Inouye’s seniority in the senate helped rally support for the commission’s recommendations– as did his role as Chairman of the Senate Select Committee on Secret Military Assistance to Iran and the Nicaraguan Opposition in the Summer of 1987. In his closing statement in the Iran Contra hearings, Inouye was discussing the abuse of power within the Reagan administration, but could just as well have been describing the dangerous logic that had led to Japanese internment: “‘This is a dangerous world,’ [the generals] said. That, my fellow citizens, is an excuse for autocracy, not for policy. Vigilance abroad does not require us to abandon our ideals or the rule of law at home. On the contrary, without our principles and without our ideals, we have little that is special or worthy to defend” (DKII, Iran-Contra Hearings Closing Statement). Just one month after Inouye cautioned of the dangers of autocracy in the Iran Contra hearings, a bill to enact the CWRIC’s recommendations--named HR 442 in honor of the Nisei regiment in which Inouye served--came to the floor of Congress.

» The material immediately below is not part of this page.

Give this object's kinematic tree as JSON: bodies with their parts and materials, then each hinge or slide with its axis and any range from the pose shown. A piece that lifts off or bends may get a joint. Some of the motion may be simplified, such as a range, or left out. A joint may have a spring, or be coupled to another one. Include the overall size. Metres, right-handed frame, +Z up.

On August 10, 1988, President Reagan signed the Civil Liberties Act into law, granting a presidential apology and redress payments of $20,000 to every living Japanese American who had been affected by Executive Order 9066. (HISTORY, How Japanese Americans Fought for—and Won—Redress for WWII Incarceration). For Inouye, the bill was the culmination of almost 50 years fighting for democratic values both on and off the battlefield, righting not only the wrongs perpetrated against Japanese Americans, but serving as a reminder to protect the constitutional rights of all Americans. Today, against a rising tide of antidemocratic forces, the courage of leaders like Daniel Inouye must inspire us to fight abuses of power in the face of hysteria and fear, and make sure that democracy, universal suffrage, and equity remain a reality for all Americans.